◆ EXERCISE GOAL: Give back, unchanged, the line with "wreath.position.set(-middle.x, -middle.y, -box.min.z);", the line with "cad_parts[node].hide_render = cad_parts[node].hide_viewport", and every line between them, and no other line.

◆ PROVIDED ENTRIES:
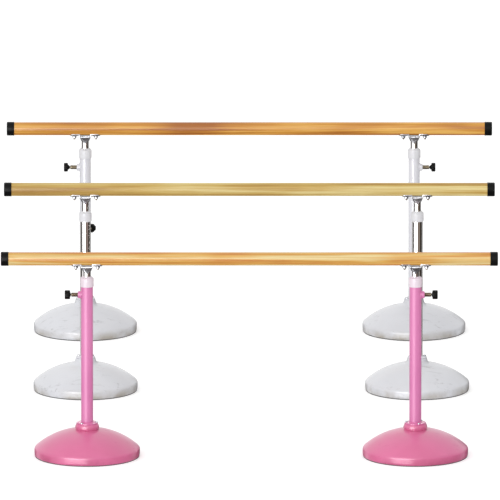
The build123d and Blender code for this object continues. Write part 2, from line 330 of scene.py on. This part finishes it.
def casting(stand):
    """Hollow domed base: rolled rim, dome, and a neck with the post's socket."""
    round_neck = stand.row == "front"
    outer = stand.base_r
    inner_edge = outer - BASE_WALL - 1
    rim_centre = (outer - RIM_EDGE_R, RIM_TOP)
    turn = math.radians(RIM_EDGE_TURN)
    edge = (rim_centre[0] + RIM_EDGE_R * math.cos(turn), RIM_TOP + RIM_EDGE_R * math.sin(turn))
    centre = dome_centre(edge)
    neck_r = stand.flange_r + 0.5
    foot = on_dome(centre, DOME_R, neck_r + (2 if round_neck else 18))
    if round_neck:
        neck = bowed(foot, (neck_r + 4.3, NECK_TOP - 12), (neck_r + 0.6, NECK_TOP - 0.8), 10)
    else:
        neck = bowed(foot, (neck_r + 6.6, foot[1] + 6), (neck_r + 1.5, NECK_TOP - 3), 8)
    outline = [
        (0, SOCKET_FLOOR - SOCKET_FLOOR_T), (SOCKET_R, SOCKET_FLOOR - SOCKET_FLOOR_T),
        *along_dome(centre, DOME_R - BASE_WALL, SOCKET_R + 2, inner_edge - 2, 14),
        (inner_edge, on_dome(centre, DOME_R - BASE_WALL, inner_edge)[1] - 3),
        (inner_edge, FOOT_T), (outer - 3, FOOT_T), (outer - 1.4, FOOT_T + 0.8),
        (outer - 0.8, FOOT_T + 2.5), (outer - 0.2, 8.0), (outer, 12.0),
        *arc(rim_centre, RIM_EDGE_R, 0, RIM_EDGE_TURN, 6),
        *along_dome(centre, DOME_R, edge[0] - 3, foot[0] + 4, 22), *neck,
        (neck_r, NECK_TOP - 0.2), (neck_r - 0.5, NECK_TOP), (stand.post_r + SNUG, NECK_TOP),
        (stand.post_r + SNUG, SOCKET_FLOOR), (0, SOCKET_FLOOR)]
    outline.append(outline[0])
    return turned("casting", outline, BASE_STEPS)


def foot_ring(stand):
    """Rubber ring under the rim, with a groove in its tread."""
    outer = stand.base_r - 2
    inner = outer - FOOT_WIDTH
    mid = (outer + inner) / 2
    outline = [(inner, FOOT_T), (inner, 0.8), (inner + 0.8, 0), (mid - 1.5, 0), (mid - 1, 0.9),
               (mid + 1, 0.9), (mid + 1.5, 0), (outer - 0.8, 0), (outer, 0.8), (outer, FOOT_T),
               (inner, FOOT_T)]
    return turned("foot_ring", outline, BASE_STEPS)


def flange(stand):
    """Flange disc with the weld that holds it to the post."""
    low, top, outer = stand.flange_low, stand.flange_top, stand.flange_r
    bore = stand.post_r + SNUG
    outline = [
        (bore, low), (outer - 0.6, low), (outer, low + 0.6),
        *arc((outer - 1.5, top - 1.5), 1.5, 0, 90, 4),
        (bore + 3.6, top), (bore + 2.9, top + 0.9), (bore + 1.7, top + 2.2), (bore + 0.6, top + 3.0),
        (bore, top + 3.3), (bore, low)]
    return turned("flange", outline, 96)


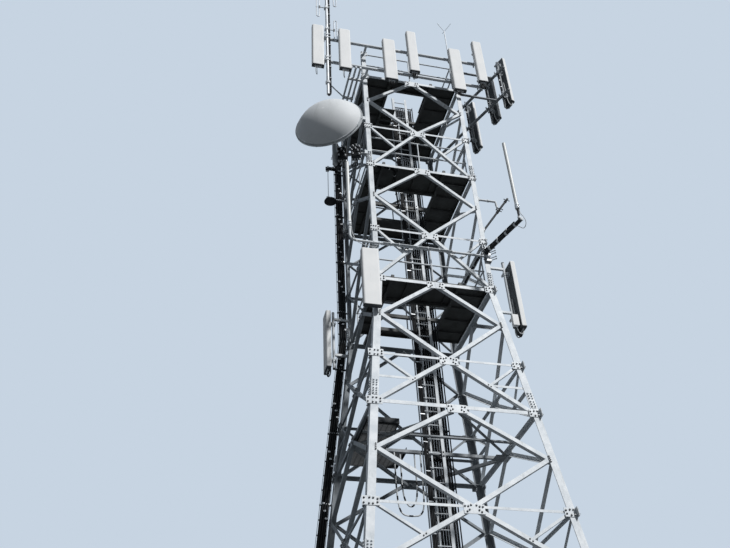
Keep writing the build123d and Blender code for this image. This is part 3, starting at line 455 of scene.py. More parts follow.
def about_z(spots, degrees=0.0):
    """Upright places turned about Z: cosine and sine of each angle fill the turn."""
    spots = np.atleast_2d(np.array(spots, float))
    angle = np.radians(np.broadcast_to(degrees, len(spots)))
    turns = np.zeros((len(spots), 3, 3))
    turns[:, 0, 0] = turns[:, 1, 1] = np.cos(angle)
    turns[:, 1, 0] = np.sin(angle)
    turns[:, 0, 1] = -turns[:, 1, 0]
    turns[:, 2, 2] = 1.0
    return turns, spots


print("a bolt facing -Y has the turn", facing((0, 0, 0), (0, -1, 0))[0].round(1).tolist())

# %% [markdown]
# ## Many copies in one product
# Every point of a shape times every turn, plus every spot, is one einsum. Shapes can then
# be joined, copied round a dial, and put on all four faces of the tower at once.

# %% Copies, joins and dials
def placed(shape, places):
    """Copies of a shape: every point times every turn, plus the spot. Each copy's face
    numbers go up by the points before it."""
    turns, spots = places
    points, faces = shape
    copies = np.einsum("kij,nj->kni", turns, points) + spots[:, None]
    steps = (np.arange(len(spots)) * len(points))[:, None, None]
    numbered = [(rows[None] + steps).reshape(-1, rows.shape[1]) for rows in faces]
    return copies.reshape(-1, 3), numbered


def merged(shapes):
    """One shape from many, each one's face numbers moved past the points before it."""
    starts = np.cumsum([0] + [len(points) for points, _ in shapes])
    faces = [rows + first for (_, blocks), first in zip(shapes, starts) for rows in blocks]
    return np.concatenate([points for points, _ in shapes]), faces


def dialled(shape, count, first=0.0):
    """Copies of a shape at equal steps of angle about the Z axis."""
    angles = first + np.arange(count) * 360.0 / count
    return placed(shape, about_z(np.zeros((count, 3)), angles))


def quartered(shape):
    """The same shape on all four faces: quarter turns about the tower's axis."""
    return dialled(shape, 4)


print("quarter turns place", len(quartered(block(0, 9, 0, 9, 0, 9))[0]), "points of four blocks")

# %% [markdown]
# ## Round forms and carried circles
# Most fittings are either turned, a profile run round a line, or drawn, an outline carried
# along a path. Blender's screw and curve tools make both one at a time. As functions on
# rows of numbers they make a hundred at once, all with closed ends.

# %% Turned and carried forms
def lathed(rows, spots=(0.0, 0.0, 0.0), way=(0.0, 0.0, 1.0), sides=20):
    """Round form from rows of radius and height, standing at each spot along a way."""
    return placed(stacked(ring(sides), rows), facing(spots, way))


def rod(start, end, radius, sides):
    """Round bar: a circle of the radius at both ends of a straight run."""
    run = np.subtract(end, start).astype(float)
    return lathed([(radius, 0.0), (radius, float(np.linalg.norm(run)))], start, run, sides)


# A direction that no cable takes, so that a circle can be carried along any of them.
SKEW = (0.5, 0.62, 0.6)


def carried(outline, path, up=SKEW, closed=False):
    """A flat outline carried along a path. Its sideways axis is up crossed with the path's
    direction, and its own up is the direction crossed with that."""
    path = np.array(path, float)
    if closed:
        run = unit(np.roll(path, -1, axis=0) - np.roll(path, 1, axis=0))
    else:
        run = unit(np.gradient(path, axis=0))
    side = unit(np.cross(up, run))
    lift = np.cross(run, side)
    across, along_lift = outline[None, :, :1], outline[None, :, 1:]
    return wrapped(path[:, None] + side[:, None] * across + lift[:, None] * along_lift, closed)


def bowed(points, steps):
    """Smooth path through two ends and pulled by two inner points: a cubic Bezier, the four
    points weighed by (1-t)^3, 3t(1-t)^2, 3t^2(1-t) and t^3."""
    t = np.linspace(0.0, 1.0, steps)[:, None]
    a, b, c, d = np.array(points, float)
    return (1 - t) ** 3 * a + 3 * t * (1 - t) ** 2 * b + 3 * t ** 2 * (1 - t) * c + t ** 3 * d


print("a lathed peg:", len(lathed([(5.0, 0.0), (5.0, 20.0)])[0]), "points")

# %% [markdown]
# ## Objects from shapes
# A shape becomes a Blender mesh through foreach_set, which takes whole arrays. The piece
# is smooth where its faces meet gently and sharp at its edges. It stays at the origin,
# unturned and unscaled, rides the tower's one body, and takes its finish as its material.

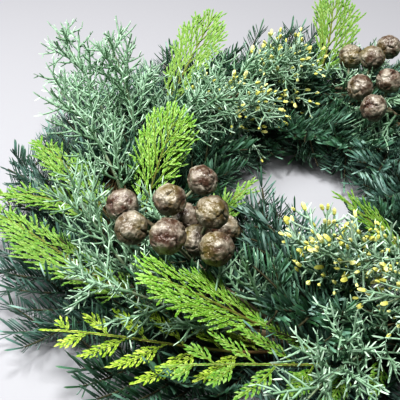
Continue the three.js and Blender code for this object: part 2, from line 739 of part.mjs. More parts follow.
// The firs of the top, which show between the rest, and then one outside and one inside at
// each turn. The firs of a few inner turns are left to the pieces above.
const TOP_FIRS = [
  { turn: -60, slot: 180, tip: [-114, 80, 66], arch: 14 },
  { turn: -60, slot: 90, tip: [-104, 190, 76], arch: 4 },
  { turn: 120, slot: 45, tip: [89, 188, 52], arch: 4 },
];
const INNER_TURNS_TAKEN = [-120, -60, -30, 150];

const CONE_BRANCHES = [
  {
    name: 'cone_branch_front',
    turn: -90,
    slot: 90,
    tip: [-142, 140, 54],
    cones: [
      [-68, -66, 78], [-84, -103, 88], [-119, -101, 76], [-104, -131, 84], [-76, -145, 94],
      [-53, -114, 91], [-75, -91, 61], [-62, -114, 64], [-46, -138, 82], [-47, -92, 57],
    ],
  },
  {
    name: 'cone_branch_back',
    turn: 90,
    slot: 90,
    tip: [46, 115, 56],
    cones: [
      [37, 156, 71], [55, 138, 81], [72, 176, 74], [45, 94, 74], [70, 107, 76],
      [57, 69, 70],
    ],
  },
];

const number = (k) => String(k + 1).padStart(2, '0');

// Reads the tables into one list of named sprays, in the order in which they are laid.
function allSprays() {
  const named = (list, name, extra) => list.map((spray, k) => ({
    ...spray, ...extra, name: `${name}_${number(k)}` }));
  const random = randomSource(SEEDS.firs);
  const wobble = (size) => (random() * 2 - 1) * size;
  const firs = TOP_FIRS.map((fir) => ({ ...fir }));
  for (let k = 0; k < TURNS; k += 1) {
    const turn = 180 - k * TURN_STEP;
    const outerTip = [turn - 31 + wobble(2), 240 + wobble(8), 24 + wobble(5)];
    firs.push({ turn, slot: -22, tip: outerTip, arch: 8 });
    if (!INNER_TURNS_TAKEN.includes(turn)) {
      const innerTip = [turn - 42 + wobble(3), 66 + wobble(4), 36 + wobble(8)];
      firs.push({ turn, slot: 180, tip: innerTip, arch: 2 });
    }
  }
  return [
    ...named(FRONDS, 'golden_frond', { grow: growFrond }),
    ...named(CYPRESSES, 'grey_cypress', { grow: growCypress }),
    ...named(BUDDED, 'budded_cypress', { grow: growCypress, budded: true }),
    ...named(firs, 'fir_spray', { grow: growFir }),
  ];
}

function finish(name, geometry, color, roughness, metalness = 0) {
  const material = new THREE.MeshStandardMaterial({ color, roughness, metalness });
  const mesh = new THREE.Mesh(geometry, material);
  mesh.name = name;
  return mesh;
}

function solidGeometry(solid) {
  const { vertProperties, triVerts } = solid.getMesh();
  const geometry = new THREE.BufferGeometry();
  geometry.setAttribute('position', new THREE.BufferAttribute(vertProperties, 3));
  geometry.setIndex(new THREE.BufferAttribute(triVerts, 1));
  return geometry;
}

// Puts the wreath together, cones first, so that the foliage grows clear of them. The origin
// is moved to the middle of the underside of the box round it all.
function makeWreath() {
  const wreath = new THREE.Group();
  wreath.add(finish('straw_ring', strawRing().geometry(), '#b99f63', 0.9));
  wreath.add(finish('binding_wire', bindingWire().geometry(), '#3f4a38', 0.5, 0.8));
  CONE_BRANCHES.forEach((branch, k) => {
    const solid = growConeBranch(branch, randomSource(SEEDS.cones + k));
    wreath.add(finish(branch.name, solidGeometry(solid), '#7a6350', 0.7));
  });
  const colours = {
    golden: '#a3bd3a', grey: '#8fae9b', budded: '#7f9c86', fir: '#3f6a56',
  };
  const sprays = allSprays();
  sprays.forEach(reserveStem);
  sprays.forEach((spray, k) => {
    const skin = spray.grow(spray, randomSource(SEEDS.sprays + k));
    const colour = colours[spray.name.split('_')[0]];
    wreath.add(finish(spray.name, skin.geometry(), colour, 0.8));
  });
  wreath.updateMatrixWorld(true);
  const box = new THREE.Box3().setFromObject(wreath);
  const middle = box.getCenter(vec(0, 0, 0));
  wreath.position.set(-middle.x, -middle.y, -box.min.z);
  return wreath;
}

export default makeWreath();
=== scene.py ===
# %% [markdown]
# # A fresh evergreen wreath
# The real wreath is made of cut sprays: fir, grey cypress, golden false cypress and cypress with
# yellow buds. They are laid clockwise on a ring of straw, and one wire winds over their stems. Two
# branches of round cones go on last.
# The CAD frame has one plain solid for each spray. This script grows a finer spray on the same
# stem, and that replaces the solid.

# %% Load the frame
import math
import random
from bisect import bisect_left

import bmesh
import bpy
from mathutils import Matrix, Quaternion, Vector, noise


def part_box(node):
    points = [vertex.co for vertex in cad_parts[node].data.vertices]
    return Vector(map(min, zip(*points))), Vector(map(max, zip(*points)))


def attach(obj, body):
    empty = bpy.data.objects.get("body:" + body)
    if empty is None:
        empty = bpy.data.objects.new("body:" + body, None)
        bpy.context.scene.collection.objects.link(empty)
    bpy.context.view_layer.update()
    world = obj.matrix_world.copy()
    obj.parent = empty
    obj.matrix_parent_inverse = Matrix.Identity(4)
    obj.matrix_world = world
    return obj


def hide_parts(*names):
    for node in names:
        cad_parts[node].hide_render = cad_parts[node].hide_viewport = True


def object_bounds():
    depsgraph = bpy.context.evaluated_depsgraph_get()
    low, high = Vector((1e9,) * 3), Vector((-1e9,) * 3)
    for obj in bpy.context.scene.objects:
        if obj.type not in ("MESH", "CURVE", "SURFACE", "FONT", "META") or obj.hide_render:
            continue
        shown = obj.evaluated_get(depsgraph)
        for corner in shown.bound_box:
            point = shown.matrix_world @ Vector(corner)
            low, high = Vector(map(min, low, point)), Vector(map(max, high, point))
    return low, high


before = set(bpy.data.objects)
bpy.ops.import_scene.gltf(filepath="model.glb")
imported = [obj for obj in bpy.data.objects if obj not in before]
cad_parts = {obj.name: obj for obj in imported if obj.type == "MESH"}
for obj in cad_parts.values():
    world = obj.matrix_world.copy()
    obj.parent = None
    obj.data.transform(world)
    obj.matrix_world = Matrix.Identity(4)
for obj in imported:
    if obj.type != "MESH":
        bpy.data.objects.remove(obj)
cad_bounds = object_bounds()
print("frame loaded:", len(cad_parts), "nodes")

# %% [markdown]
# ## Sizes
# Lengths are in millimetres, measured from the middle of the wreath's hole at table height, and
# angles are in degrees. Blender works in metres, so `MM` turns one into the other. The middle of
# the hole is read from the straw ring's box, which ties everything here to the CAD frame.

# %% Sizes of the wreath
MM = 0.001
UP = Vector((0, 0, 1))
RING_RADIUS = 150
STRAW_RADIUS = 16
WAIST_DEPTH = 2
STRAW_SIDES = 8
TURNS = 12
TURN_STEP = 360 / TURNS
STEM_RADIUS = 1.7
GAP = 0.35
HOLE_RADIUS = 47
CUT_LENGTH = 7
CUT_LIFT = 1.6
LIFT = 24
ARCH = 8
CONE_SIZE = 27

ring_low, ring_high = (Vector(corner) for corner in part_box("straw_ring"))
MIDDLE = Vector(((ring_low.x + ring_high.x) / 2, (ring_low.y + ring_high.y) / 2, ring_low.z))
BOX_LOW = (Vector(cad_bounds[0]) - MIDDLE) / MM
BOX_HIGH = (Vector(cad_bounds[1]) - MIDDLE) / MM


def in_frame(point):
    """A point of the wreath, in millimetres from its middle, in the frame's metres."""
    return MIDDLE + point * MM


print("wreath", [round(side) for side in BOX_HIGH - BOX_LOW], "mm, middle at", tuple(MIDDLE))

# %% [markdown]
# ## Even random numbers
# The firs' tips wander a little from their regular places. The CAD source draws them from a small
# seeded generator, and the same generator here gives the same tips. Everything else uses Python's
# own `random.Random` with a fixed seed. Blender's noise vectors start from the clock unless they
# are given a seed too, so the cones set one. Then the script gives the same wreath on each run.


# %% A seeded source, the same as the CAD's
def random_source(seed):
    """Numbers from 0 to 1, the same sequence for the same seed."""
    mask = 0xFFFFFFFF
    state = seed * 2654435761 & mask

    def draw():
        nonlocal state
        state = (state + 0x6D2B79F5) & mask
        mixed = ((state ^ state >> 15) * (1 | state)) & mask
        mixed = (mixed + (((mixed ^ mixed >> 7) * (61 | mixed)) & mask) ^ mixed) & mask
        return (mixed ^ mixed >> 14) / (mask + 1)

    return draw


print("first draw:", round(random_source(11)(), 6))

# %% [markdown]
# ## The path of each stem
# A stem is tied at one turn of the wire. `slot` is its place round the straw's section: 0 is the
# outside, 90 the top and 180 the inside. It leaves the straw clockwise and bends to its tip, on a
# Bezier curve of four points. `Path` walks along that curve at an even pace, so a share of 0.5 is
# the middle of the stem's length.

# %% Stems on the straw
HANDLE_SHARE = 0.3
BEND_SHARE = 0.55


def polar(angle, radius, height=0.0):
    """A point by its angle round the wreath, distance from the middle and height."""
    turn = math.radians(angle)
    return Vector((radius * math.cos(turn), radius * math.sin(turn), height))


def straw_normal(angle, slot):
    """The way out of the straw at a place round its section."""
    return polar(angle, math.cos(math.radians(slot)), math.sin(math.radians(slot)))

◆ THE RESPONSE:
  wreath.position.set(-middle.x, -middle.y, -box.min.z);
  return wreath;
}

export default makeWreath();
=== scene.py ===
# %% [markdown]
# # A fresh evergreen wreath
# The real wreath is made of cut sprays: fir, grey cypress, golden false cypress and cypress with
# yellow buds. They are laid clockwise on a ring of straw, and one wire winds over their stems. Two
# branches of round cones go on last.
# The CAD frame has one plain solid for each spray. This script grows a finer spray on the same
# stem, and that replaces the solid.

# %% Load the frame
import math
import random
from bisect import bisect_left

import bmesh
import bpy
from mathutils import Matrix, Quaternion, Vector, noise


def part_box(node):
    points = [vertex.co for vertex in cad_parts[node].data.vertices]
    return Vector(map(min, zip(*points))), Vector(map(max, zip(*points)))


def attach(obj, body):
    empty = bpy.data.objects.get("body:" + body)
    if empty is None:
        empty = bpy.data.objects.new("body:" + body, None)
        bpy.context.scene.collection.objects.link(empty)
    bpy.context.view_layer.update()
    world = obj.matrix_world.copy()
    obj.parent = empty
    obj.matrix_parent_inverse = Matrix.Identity(4)
    obj.matrix_world = world
    return obj


def hide_parts(*names):
    for node in names:
        cad_parts[node].hide_render = cad_parts[node].hide_viewport = True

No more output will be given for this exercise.